Which must explain why the kitchen cabinet of the dying leader lied so hard and fought so hard (and prayed so hard, it must be assumed) that Yar’Adua last…one more budget cycle. 

But now, Ibori it gets really interesting.  Ibori can commit suicide, but he can hide no more.  By choosing to flee Oghara, the ex-governor involuntary cast himself adrift beyond Nigeria’s boundaries, and gave British investigators that Dubai whiff of him they had been sniffing in the wind. 

Almost without a doubt, the next image of Ibori will be of the Odidigborigbo in handcuffs, reluctantly shuffling into a British court, drained of his bluster.  There, he will set hands on a bevy of women in the dock.  Trying not to fall on his face, he will look at the shackles on his ankles, whereupon he will find himself shoved between two of the women.
Looking up, the Odidigborigbo will find, to one side, his wife Theresa; and to the other, his mistress Mrs.
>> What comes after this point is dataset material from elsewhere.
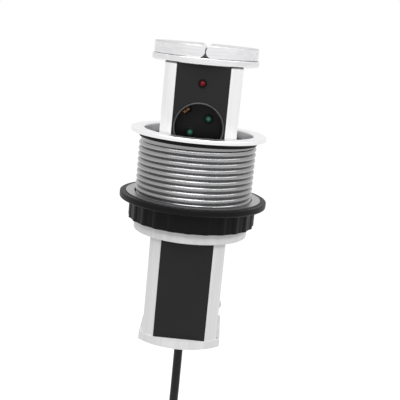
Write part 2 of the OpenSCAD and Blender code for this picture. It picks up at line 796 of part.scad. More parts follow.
module socket_dish(z) {
  h = pin_pitch / 2;
  facing(z) difference() {
    union() {
      difference() {
        translate([0, 0, floor_back]) cylinder(d = dish_d, h = rim_face - floor_back);
        translate([0, 0, floor_face]) cylinder(d = dish_bore_d, h = dish_depth + 1);
      }
      translate([-flange_x, -flange_z, floor_back]) cube([2 * flange_x, 2 * flange_z, flange_t]);
      // Two keys along the pins' line
      for (a = [0, 180]) rotate([0, 0, socket_turn + a])
        translate([dish_bore_d / 2 - key_in, -key_w / 2, floor_face - 0.5])
          cube([key_in + 0.4, key_w, dish_depth - key_low + 0.5]);
      translate([0, 0, floor_back - pocket_t + turn_play / 2]) cylinder(r = pivot_r, h = pocket_t + 1);
    }
    rotate([0, 0, socket_turn]) {
      for (s = [-1, 1]) {
        translate([s * h, 0, floor_back - 1]) cylinder(r = hole_r, h = floor_t + 2);
        clip_slot(s, floor_back - 1, floor_t + 2);
      }
    }
    for (s = [-1, 1]) translate([s * dish_screw_x, s * dish_screw_z, floor_back - 1])
      cylinder(d = dish_screw_d + 2 * fit_play, h = flange_t + 2);
  }
}

module upper_socket_dish() {
  color("#2c2c2c") socket_dish(socket_z);
}

module lower_socket_dish() {
  color("#2c2c2c") socket_dish(socket_z - socket_pitch);
}

module shutter(z) {
  facing(z) translate([0, 0, floor_back - turn_play - shutter_t]) linear_extrude(shutter_t) difference() {
    union() {
      circle(r = hub_r);
      intersection() {
        circle(r = shutter_r);
        for (a = [0, 180]) rotate([0, 0, socket_turn + a])
          polygon([[0, 0], [2 * shutter_r, 0.84 * shutter_r], [2 * shutter_r, -0.84 * shutter_r]]);
      }
    }
    circle(r = pivot_r + pin_play);
  }
}

module upper_shutter() {
  color("#3f9a5a") shutter(socket_z);
}

module lower_shutter() {
  color("#3f9a5a") shutter(socket_z - socket_pitch);
}

module dish_screws() {
  for (z = [socket_z, socket_z - socket_pitch]) for (s = [-1, 1]) color("dimgray")
    facing(z) translate([s * dish_screw_x, s * dish_screw_z, floor_back + flange_t])
      screw(dish_screw_d, dish_screw_l, dish_head_d, dish_head_t);
}

// Inner parts

module inner_chassis() {
  low = bus_end - block_h;
  h = pin_pitch / 2;
  color("#3a3a3a") difference() {
    union() {
      translate([-chassis_x, -floor_back, low]) cube([2 * chassis_x, chassis_t, chassis_top - low]);
      for (z = [socket_z, socket_z - socket_pitch]) facing(z) translate([0, 0, drum_back])
        cylinder(r = drum_r, h = chassis_back - drum_back + 0.5);
      translate([-shelf_x, -chassis_back - 0.5, low])
        cube([2 * shelf_x, chassis_back - drum_back + 0.5, block_h + 1]);
    }
    for (z = [socket_z, socket_z - socket_pitch]) facing(z) {
      translate([0, 0, floor_back - pocket_t]) cylinder(r = pocket_r, h = pocket_t + 1);
      for (s = [-1, 1]) {
        rotate([0, 0, socket_turn]) translate([s * h, 0, drum_back - 1])
          cylinder(r = contact_r + fit_play, h = floor_back);
        rotate([0, 0, socket_turn]) clip_slot(s, drum_back - 1, floor_back);
        translate([s * dish_screw_x, s * dish_screw_z, chassis_back - 1])
          cylinder(d = dish_screw_d + fit_play, h = chassis_t + 2);
      }
    }
  }
}

// Contact sleeves at one end of the pins' line in both sockets, on a common rail; s is 1 or -1
module contact_set(s) {
  x = s * pin_pitch / 2 * cos(socket_turn);
  dz = s * pin_pitch / 2 * sin(socket_turn);
  top = socket_z + dz + contact_r;
  for (z = [socket_z, socket_z - socket_pitch])
    facing(z + dz) translate([x, 0, bus_face - 0.1]) difference() {
      cylinder(r = contact_r, h = contact_top - bus_face + 0.1);
      translate([0, 0, 0.6]) cylinder(d = contact_bore_d, h = contact_top);
    }
  translate([s * bus_x - bus_w / 2, -bus_face, bus_end]) cube([bus_w, bus_t, top - bus_end]);
}

module live_contacts() {
  color("goldenrod") contact_set(1);
}

module neutral_contacts() {
  color("goldenrod") contact_set(-1);
}

module earth_clips() {
  arm_top = rim_face - clip_low;
  color("goldenrod") {
    for (z = [socket_z, socket_z - socket_pitch]) facing(z) rotate([0, 0, socket_turn]) {
      translate([-clip_w / 2, -clip_r - clip_t, earth_face - bus_t])
        cube([clip_w, 2 * (clip_r + clip_t), bus_t]);
      for (s = [-1, 1]) translate([-clip_w / 2, s * (clip_r + clip_t / 2) - clip_t / 2, earth_face - bus_t])
        cube([clip_w, clip_t, arm_top - earth_face + bus_t]);
    }
    translate([-bus_w / 2, -earth_face, bus_end]) cube([bus_w, bus_t, socket_z - bus_end]);
  }
}

module light_bezel() {
  color("#181818") facing(led_z) difference() {
    union() {
      translate([0, 0, panel_y - panel_t - 1]) cylinder(r = bezel_r - bezel_flange, h = panel_t + 1.2);
      translate([0, 0, panel_y]) cylinder(r = bezel_r, h = bezel_out);
    }
    translate([0, 0, panel_y - 2 * panel_t]) cylinder(r = led_r + 0.02, h = 3 * panel_t);
  }
}

module light_dome() {
  color("#7a1010") facing(led_z) {
    translate([0, 0, floor_back + board_t]) cylinder(r = led_r, h = panel_y + dome_up - floor_back - board_t);
    intersection() {
      translate([0, 0, panel_y + dome_up]) sphere(r = led_r);
      translate([0, 0, panel_y]) cylinder(r = led_r + 1, h = 2 * led_r);
    }
  }
}

module light_board() {
  color("darkgreen") translate([-board_x, -floor_back - board_t, led_z - board_z / 2])
    cube([2 * board_x, board_t, board_z]);
}

module terminal_block() {
  color("ivory") difference() {
    translate([-block_w / 2, -drum_back, bus_end - block_h]) cube([block_w, drum_back + block_y, block_h]);
    for (x = [-1, 0, 1]) for (z = [-1, 1]) translate([x * pole_x, block_y + 1, pole_z + z * pole_dz])
      rotate([90, 0, 0]) cylinder(r = pole_screw_r + fit_play, h = pole_screw_l + pole_sink + 1);
  }
}

module terminal_screws() {
  for (x = [-1, 0, 1]) for (z = [-1, 1]) color("silver")
    translate([x * pole_x, block_y - pole_sink, pole_z + z * pole_dz]) rotate([-90, 0, 0])
      difference() {
        translate([0, 0, -pole_screw_l]) cylinder(r = pole_screw_r, h = pole_screw_l);
        cube([1.5 * pole_screw_r, 0.6, 1.4], center = true);
      }
}

module inner_cable() {
  color("#1c1c1c") translate([0, 0, cap_bottom]) cylinder(r = cord_r, h = bus_end - block_h - cap_bottom);
}

module clamp_bar() {
  color("#3a3a3a") difference() {
    translate([-clamp_bar_w / 2, -cord_r - clamp_gap - clamp_bar_t, clamp_z - clamp_bar_h / 2])
      cube([clamp_bar_w, clamp_bar_t, clamp_bar_h]);
    for (sx = [-1, 1]) translate([sx * clamp_x, 0, clamp_z]) rotate([90, 0, 0])
      cylinder(d = end_screw_d + fit_play, h = 20);
  }
}

module clamp_screws() {
  for (sx = [-1, 1]) color("dimgray") translate([sx * clamp_x, -cord_r - clamp_gap - clamp_bar_t, clamp_z])
    rotate([90, 0, 0]) screw(end_screw_d, clamp_screw_l, clamp_head_d, screw_head_t);
}

module cord_grommet() {
  color("#1c1c1c") difference() {
    union() {
      translate([0, 0, cap_bottom]) cylinder(d = grommet_d, h = cap_t);
      translate([0, 0, tower_bottom - collar_up]) cylinder(d = grommet_d + 2 * collar_in, h = collar_up);
    }
    translate([0, 0, cap_bottom - 1]) cylinder(r = cord_r + 0.02, h = cap_t + 4);
  }
}

// Cord, coil and plug

module cord_lead() {
  color("#1c1c1c") polyhedron(tube_points(lead_path, cord_r, 10, [0, 1, 0]), tube_faces(len(lead_path), 10));
}

// Radius and depth of the coil's middle line after t turns: in for the first half, out for the second
function coil_r(t) = coil_out_r - coil_step * (coil_turns / 2 - abs(t - coil_turns / 2));
function coil_y(t) = coil_layer_y * min(max((t - coil_turns / 2) / 0.25, -1), 1);
function coil_point(t) = coil_mid + [coil_r(t) * cos(360 * t), coil_y(t), -coil_r(t) * sin(360 * t)];
coil_path = concat(
  [[plug_x, -coil_layer_y, coil_start_z]],
  [for (i = [0 : coil_turns * coil_seg]) coil_point(i / coil_seg)],
  [[plug_x, coil_layer_y, coil_mid[2] - 8], [plug_x, coil_layer_y, neck_top]]);

module cord_coil() {
  color("#1c1c1c") polyhedron(tube_points(coil_path, cord_r, 6, [0, 1, 0]), tube_faces(len(coil_path), 6));
}

// A strap round both layers on the coil's left side
module coil_tie() {
  mid_r = coil_out_r - coil_step * (coil_turns + 1) / 4;
  reach = coil_step * (coil_turns - 1) / 4 + cord_r + 0.9;
  out_y = coil_layer_y + cord_r + 0.5;
  color("#303030") translate([coil_mid[0] - mid_r, 0, coil_mid[2]]) difference() {
    cube([2 * reach + 2, 2 * out_y + 2, tie_w], center = true);
    cube([2 * reach, 2 * out_y, tie_w + 2], center = true);
  }
}

module plug_body() {
  color("#1c1c1c") translate([plug_x, plug_y, 0]) difference() {
    union() {
      translate([0, 0, plug_face]) cylinder(d = plug_d, h = plug_h - plug_shoulder);
      translate([0, 0, body_top - plug_shoulder])
        cylinder(r1 = plug_d / 2, r2 = plug_d / 2 - plug_shoulder, h = plug_shoulder);
      translate([0, 0, body_top - 0.1]) cylinder(r1 = neck_r[0], r2 = neck_r[1], h = neck_l + 0.1);
    }
    for (s = [-1, 1]) {
      translate([s * plug_d / 2, 0, plug_face + plug_slot_l / 2 - 1])
        cube([plug_slot_t, plug_slot_w, plug_slot_l], center = true);
      translate([0, s * pin_pitch / 2, plug_face - 1]) cylinder(d = pin_root_d + 0.04, h = root_in + 1);
    }
  }
}

module plug_pins() {
  for (s = [-1, 1]) color("silver") translate([plug_x, plug_y + s * pin_pitch / 2, plug_face - plug_pin_l]) {
    translate([0, 0, pin_tip]) cylinder(d = plug_pin_d, h = plug_pin_l - pin_tip);
    translate([0, 0, pin_tip]) cylinder(d = pin_root_d, h = plug_pin_l + root_in - root_gap - pin_tip);
    cylinder(r1 = plug_pin_d / 2 - 0.9, r2 = plug_pin_d / 2, h = pin_tip);
  }
}

module plug_earth_strips() {
  for (s = [-1, 1]) color("silver")
    translate([plug_x + s * (plug_d / 2 - strip_in), plug_y, plug_face + strip_l / 2])
      cube([strip_t, strip_w, strip_l], center = true);
}

function path_length(p, i = 1) = i < len(p) ? norm(p[i] - p[i - 1]) + path_length(p, i + 1) : 0;
echo(lead_length = path_length(lead_path), coil_length = path_length(coil_path));
echo(coil_gap = min([for (i = [0 : 2 : len(coil_path) - 1]) for (j = [i + 14 : len(coil_path) - 1])
  norm(coil_path[i] - coil_path[j])]) - cord_d);

trim_ring();
mounting_sleeve();
lid_ledges();
sleeve_thread();
flange_seal();
guide_collar();
friction_pads();
clamp_washer();
ring_nut();
nut_thread();
front_panel();
rear_panel();
left_rail();
right_rail();
stop_catches();
bottom_cap();
cap_screws();
lid_base();
lid_screws();
hinge_brackets();
bracket_screws();
hinge_pins();
left_wing();
right_wing();
upper_socket_dish();
lower_socket_dish();
upper_shutter();
lower_shutter();
dish_screws();
inner_chassis();
live_contacts();
neutral_contacts();
earth_clips();
light_bezel();
light_dome();
light_board();
terminal_block();
terminal_screws();
inner_cable();
clamp_bar();
clamp_screws();
cord_grommet();
cord_lead();
cord_coil();
coil_tie();
plug_body();
plug_pins();
plug_earth_strips();
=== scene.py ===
# A pull-up socket tower in its worktop ring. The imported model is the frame, and each section below
# dresses or models one piece or group of pieces. The cord and its plug come first, because they have
# to lie clear of the camera's view, and the rest follows in the order in which it goes together.
from math import cos, pi, radians, sin, tau

import bmesh
import bpy
from mathutils import Matrix, Vector


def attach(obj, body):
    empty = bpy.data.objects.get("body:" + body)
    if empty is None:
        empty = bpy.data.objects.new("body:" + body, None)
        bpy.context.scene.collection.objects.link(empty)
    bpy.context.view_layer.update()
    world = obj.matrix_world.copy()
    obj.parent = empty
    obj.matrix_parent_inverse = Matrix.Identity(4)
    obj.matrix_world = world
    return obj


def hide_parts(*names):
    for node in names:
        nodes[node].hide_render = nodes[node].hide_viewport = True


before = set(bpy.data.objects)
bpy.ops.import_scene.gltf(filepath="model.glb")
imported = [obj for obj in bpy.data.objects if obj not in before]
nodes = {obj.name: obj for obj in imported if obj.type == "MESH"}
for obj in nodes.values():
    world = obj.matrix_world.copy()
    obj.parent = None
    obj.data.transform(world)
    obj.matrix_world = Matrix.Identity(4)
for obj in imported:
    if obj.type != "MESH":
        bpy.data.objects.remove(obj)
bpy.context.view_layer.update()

# Camera
# It looks a little down on the tower from the front and leans to the left, as the picture does.
# Its distance, turn, lean and lens come from a fit to the picture's outlines.
look_at = Vector((0.0052, 0.0, -0.0435))
distance = 0.740
camera_side = radians(0.72)
camera_rise = radians(10.74)
camera_lean = radians(5.50)
back = Vector((
    sin(camera_side) * cos(camera_rise),
    -cos(camera_side) * cos(camera_rise),
    sin(camera_rise)))
level = Vector((cos(camera_side), sin(camera_side), 0.0))
upright = back.cross(level)
right = cos(camera_lean) * level + sin(camera_lean) * upright
camera_turn = Matrix((right, back.cross(right), back)).transposed()
camera = bpy.data.objects.new("camera", bpy.data.cameras.new("camera"))
camera.matrix_world = Matrix.Translation(look_at + distance * back) @ camera_turn.to_4x4()
camera.data.sensor_width = 36.0
camera.data.lens = 75.7
camera.data.shift_y = -0.04
camera.data.clip_start = 0.01
camera.data.clip_end = 20.0
bpy.context.scene.collection.objects.link(camera)
bpy.context.scene.camera = camera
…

Udoamaka Okoronkwo.  Flanking them will be his former personal assistant, Ms. Bimpe Pogoson and his sister, and Christine Ibori-Ibie.  All of them, along with his lawyer, are currently undergoing assorted money-laundering charges.   Together, they had played a thousand games with millions of British pounds.  The women will most probably go to Holloway Prison, the men to Brixton; a poetic resolution to ensure they are within a convenient visiting distance for the Ibori-loving British MP, Tony Baldry.

Ibori claims the “trial” he received in Asaba was fair.  Most of us believe that kangaroo insult of a courtroom—and he—are proof of the triumph of impunity and atrocious governance in Nigeria.  Ibori says he is being “persecuted” because of his “political belief;” most of us believe greed to be his only faith. 

But I jump too far ahead.  I see the present to be a win-win equation for both Ibori and the people of Nigeria, as both sides will finally get justice.  Ibori will get the chance to demonstrate his “political belief,” which, I expect to be a University of Benin Founders’ Day-style treatise on easy graft in Nigerian public life, while we get to see him condemned to jail in the same way he condemned the people of Delta State to perpetual poverty. 

Yes, Ibori is only one crook, I know, but he is one too many, and I look forward to his being separated from every penny.  And I look forward to the hunting-down of all his associates, including those that are still in positions of power and blackmail in Delta State.
 
For me, Ibori’s sunset is an epochal triumph.  In celebration, I promise to party in an Asaba hotel.